At the beach in Port Elizabeth with my father, Yisrael Tzvi and Meir Simcha
At the Penguin beach in Cape Town
Seeing an ostrich close up at a game reserve near Johannesburg
Yes, that’s me playing soccer for the Ohr Somayach team at a tournament in Johannesburg
Three glorious weeks in South Africa flew by and then we flew to Chicago. I had accepted a position as the Associate Director of Outreach at the Chicago Community Kollel. Rabbi Yehoshua Karsh, my friend and teacher at Ohr Somayach in Yerushalayim, was the Director and it was great to see him again. We have remained good friends all these years. I have him and our good friends, Joel and Melinda Klein (who we also knew in Yerushalayim and who just became grandparents) to thank for encouraging us to move to Chicago.
It took us a few weeks to settle in and find an apartment in West Rogers Park. My most nerve wracking moment in those early weeks was preparing to make my first speech in front of all the Kollel Rabbis at the Shavuos party on the second day of Yomtov. I must have walked around the block a dozen times practicing. I found Andrew Bransky in the neighborhood to listen a few times. (I just called Andrew this morning to wish him happy anniversary. I told you I was nostalgic).
I look back at these memories fondly. But that’s what they are, memories. Just like Memorial Day was this past Monday. Memories, deep, important memories, with lots of reflections.

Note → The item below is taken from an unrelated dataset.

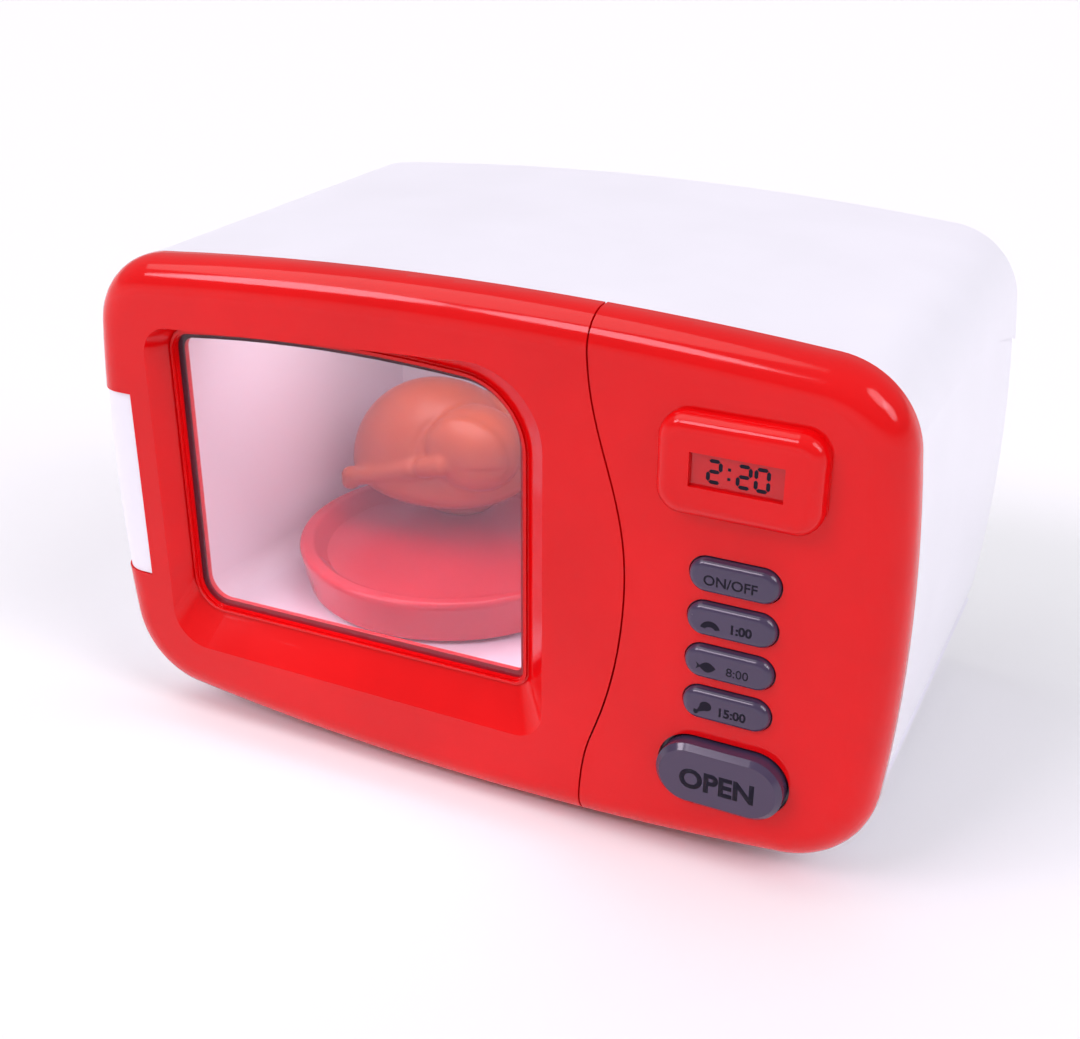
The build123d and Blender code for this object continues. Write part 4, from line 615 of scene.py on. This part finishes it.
# %% [markdown]
# A voxel remesh melts the lobes into one skin. The skin is then worked vertex by vertex: a
# crease is pressed in round the near thigh, a fold runs across it, the underside is flattened
# where it rests on the dish, and a few rounds of smoothing before and after take the edges off.
# It stands for the plain CAD solid of the same size.

# %% Helpers for the skin
VOXEL = 0.75 * MM
EVERY_AXIS = {"use_axis_x": True, "use_axis_y": True, "use_axis_z": True}


def smooth(build, rounds):
    """Smooths all vertices of a bmesh, some rounds in a row."""
    for _ in range(rounds):
        bmesh.ops.smooth_vert(build, verts=build.verts, factor=0.5, **EVERY_AXIS)


def ramp(value, start, width):
    """Returns how far a value has climbed past start, as a share of the width, from 0 to 1."""
    return min(max((value - start) / width, 0), 1)


def groove(distance, half_width, depth):
    """Returns the depth of a soft groove at a distance from its middle line."""
    return math.exp(-(distance / half_width) ** 2) * depth


# %% Melt and work the skin
holder = link(bpy.data.objects.new("chicken_blocks", blocks))
melt = holder.modifiers.new("melt", "REMESH")
melt.mode = "VOXEL"
melt.voxel_size = VOXEL
skin = evaluated_mesh(holder)
bpy.data.meshes.remove(blocks)

build = bmesh.new()
build.from_mesh(skin)
smooth(build, 6)
build.normal_update()
for vert in build.verts:
    away = vert.co - thigh
    near = ramp(-away.y, -0.10 * R, 0.08 * R)
    upper = ramp(away.z, -0.22 * R, 0.12 * R)
    across = ramp(away.x, 0.02 * R, 0.10 * R)
    from_rim = math.hypot(away.x, away.z * 1.21) - 0.325 * R
    crease = near * upper * groove(from_rim, 1.4 * MM, 1.0 * MM)
    fold = near * across * groove(away.z + 0.055 * R, 0.9 * MM, 0.8 * MM)
    vert.co -= vert.normal * max(crease, fold)
smooth(build, 3)
for vert in build.verts:
    vert.co.z = max(vert.co.z, dish_middle.z)
for face in build.faces:
    face.smooth = True
bmesh.ops.recalc_face_normals(build, faces=build.faces)
build.to_mesh(skin)
build.free()
skin.name = "chicken"
chicken = place("chicken", skin, "turntable", finishes["orange_plastic"])
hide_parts("roast_chicken")
print("chicken:", len(skin.polygons), "faces")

However, tonight is Shavuos, and the Jewish view of all the Jewish holidays is different. We are not just remembering that G-d gave the Jewish People the Torah 3,329 years ago on this day. That would just be a memory. Judaism believes time is a spiral. Every year, when that day returns, the same spiritual energy returns – and we are all back at Mount Sinai! Each one of our souls was at Mount Sinai and on Shavuos, each one of us is reliving accepting the Torah personally and nationally – literally.
That is why we need to prepare for Shavuos, like we did then. That is why we stay up learning Torah all night. Because we are so excited about receiving the Torah – again.

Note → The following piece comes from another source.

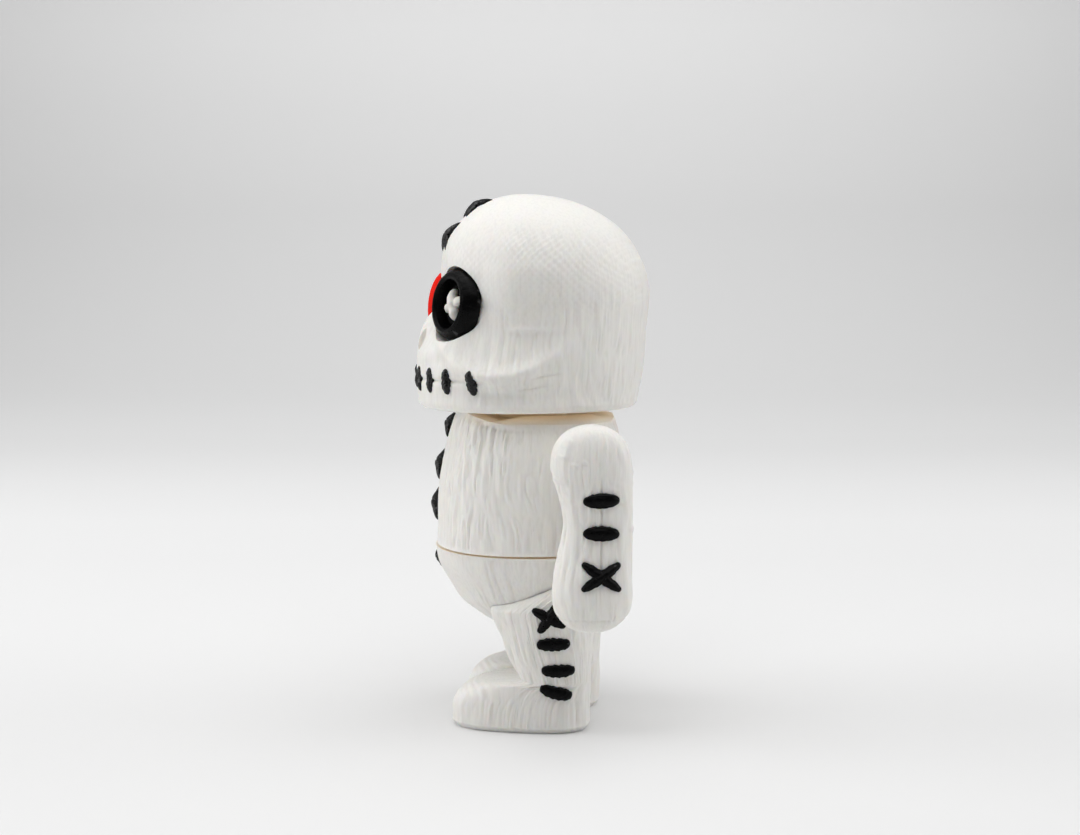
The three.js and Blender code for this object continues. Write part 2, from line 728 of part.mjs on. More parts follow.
function armPoint(turn, share) {
  const length = armDrop + armTopRound;
  const height = share * length;
  const top = roundOff(Math.max(height - armDrop, 0) / armTopRound, armEndFullness);
  const hand = roundOff(Math.max(handRound - height, 0) / handRound, armEndFullness);
  const full = Math.min(top, hand);
  const thinner = roundOff(1 - full, armEdgeFullness);
  const back = armDepth / 2;
  const front = armDepth * armFrontShape(share) - back;
  const thick = armThickness * armThicknessShape(share);
  const middle = thick * armMiddle;
  const section = {
    x: armOffset + middle,
    y: shoulderBack,
    front: front * full,
    back: back * full,
    left: (thick - middle) * thinner * (armEndThickness + (1 - armEndThickness) * full),
    right: middle * thinner,
    squareness: armSquareness,
  };
  return sectionPoint(section, turn, armBottom + height);
}

function armSkin() {
  const length = armDrop + armTopRound;
  const hand = [0.01, 0.08, 0.3, 1].map((share) => (share * handRound) / length);
  const wrist = [0.22, 0.32, 0.41, 0.5, 0.6, 0.71];
  const top = [0, 0.4, 0.7, 0.9, 0.985].map(
    (share) => (armDrop + share * armTopRound) / length,
  );
  const shares = [...hand, ...wrist, ...top];
  return skin(shares.map((share) => ring(limbSides, (turn) => armPoint(turn, share))));
}

function mirrored(geometry) {
  const other = geometry.clone().applyMatrix4(new THREE.Matrix4().makeScale(-1, 1, 1));
  const index = other.index.array;
  for (let i = 0; i < index.length; i += 3) {
    [index[i + 1], index[i + 2]] = [index[i + 2], index[i + 1]];
  }
  return other;
}

// Adds the left limb's pieces and their mirror images on the right.
function addBothSides(group, pieces) {
  for (const [name, [geometry, material]] of Object.entries(pieces)) {
    group.add(node(`left_${name}`, geometry, material));
    group.add(node(`right_${name}`, mirrored(geometry), material));
  }
}

function makeArms() {
  const group = new THREE.Group();
  const shell = new THREE.Mesh(armSkin(), shellWhite);
  const carved = cut(shell.geometry, [pinSocket(shoulderPin).applyMatrix4(shoulderFrame(1))]);
  const outward = new THREE.Vector3(1, 0, 0);
  const spotAt = (height) =>
    spotOn(shell, new THREE.Vector3(armOffset, armStitchBack, armBottom + height), outward);
  const bar = (height) => barGeometry(shell, spotAt(height), limbBar, crosswise);
  addBothSides(group, {
    arm: [carved, shellWhite],
    arm_bar_upper: [bar(armBarHeights.upper), stitchBlack],
    arm_bar_lower: [bar(armBarHeights.lower), stitchBlack],
    arm_cross: [crossGeometry(shell, spotAt(armCrossHeight), armCross), stitchBlack],
  });
  return group;
}

// Legs: heights are above the ground

const footShape = through(
  [0, 1], [0.35, 1], [0.5, 0.98], [0.69, 0.905], [0.82, 0.8], [0.9, 0.7], [0.96, 0.54],
  [0.985, 0.36], [1, 0.12], [1.04, 0],
);

function legPoint(turn, height) {
  const edge = (soleInset * Math.max(soleEdge - height, 0)) / soleEdge;
  const thigh = THREE.MathUtils.clamp((height - footHeight) / thighReach, 0, 1);
  const shin = ankleFront + (thighFront - ankleFront) * thigh;
  const front = shin + (footFront - ankleFront) * footShape(height / footHeight);
  const heel = heelBack + (thighBack - heelBack) * thigh;
  const width = legWidth + thighFlare * thigh;
  const full = roundOff(Math.max(height - thighRoundHeight, 0) / thighRound, thighFullness);
  const section = {
    x: legSpread + width / 2,
    y: (heel - front) / 2,
    front: ((front + heel) / 2 - edge) * full,
    back: ((front + heel) / 2 - edge) * full,
    left: (width / 2 - edge) * full,
    right: (width / 2 - edge) * full,
    squareness: legSquareness,
  };
  return sectionPoint(section, turn, height);
}

function legSkin() {
  const sole = [0, soleEdge];
  const footShares = [0.25, 0.44, 0.6, 0.74, 0.84, 0.91, 0.96, 0.985, 1, 1.04];
  const foot = footShares.map((share) => share * footHeight);
  const shank = [0.22, 0.45, 0.68, 0.86, 1].map(
    (share) => footHeight + share * (thighRoundHeight - footHeight),
  );
  const top = [0.4, 0.7, 0.88, 0.97].map((share) => thighRoundHeight + share * thighRound);
  const heights = [...sole, ...foot, ...shank, ...top];
  return skin(heights.map((height) => ring(limbSides, (turn) => legPoint(turn, height))));
}

function makeLegs() {
  const group = new THREE.Group();
  const shell = new THREE.Mesh(legSkin(), shellWhite);
  const socket = pinSocket(hipPin).applyMatrix4(hipFrame(1));
  const carved = cut(shell.geometry, [...bellySweep(), socket]);
  const outward = new THREE.Vector3(1, 0, 0);
  const spotAt = (name, height) =>
    spotOn(shell, new THREE.Vector3(legSpread, legStitchBacks[name], height), outward);
  const bar = (name, turn) =>
    barGeometry(shell, spotAt(name, legBarHeights[name]), limbBar, crosswise + turn);
  const cross = crossGeometry(shell, spotAt('cross', legCrossHeight), legCross, legCrossTurn);
  addBothSides(group, {
    leg: [carved, shellWhite],
    leg_cross: [cross, stitchBlack],
    leg_bar_upper: [bar('upper', 0), stitchBlack],
    leg_bar_middle: [bar('middle', 0), stitchBlack],
    leg_bar_lower: [bar('lower', lowestBarTurn), stitchBlack],
  });
  return group;
}

const lowerBody = new THREE.Group();
lowerBody.add(makePelvis(), makeLegs());
lowerBody.rotation.z = radians(pelvisTurn);

const doll = new THREE.Group();
doll.add(lowerBody, makeChest(), makeArms(), makeHead());

export default doll;
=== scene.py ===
"""Fine surfaces and finishes of the voodoo doll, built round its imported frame.

Shapes are worked out in millimetres, in the frame's axes: the doll faces -Y, its left side is +X and
+Z is up. They become metres when a piece is made.
"""

from collections import namedtuple
from math import atan2, copysign, cos, pi, radians, sin, sqrt

import bpy
import numpy as np
from mathutils import Matrix, Vector
from mathutils.bvhtree import BVHTree


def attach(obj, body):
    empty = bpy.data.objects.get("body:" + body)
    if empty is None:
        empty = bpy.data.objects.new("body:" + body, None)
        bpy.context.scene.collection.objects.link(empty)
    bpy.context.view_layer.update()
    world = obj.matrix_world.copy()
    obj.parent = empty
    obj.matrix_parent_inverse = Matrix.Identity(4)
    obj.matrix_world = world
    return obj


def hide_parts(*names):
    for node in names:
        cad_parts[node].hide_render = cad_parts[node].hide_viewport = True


MM = 0.001

# Fits
SEAT_GAP = 0.3
PIN_CLEARANCE = 0.3
WAIST_GAP = 0.5
NECK_GAP = 0.5

# Heights of the stacked pieces
BELLY_HEIGHT = 24.4
PELVIS_HEIGHT = 22.4
CHEST_HEIGHT = 35.9
HEAD_HEIGHT = 56.3

# Turns of the pieces at rest, to the doll's left
HEAD_TURN = 8
PELVIS_TURN = -8.5

# Head
HEAD_WIDTH = 59
HEAD_SQUARENESS = 2.2
CROWN_FORWARD = 2
BROW_FRONT = 26.6
MUZZLE_FRONT = 30.4
HEAD_BACK = 31.4
NAPE_INSET = 3.2
JAW_INSET = 3
BROW_HEIGHT = 28.3
DOME_FULLNESS = 2.1
HEAD_EDGE_ROUND = 2.2
MOUTH_HEIGHT = 7.9
MOUTH_GROOVE_DEPTH = 0.5
MOUTH_GROOVE_WIDTH = 0.6
MOUTH_TURN = 62
CHEEK_RIDGE = {"height": 9.4, "proud": 2.0, "rise": 6, "turn": 68, "turn_reach": 32, "reach": 2.4}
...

Now, we also believe the Torah is given anew each and every day. That is why the blessing we recite in the morning before we learn Torah is written in the present. Baruch Atah Hashem… hanoteyn haTorah. Blessed are you G-d who gives us the Torah. We should learn Torah with a freshness as if it is given today. However as I heard yesterday in a shiur (talk) by Rabbi Yerachmiel Fried, the Rosh Kollel of the Dallas Kollel, the beginning of that same bracha is said in the past tense… asher natan lanu et Torah-to, who gave us His Torah, to teach us that before we make this bracha we should imagine that we are at Mount Sinai.
We learn Torah every day. However, on Shavuos, that spiritual energy that we experienced at the most powerful time in world history, returns and we have the opportunity to tap into it.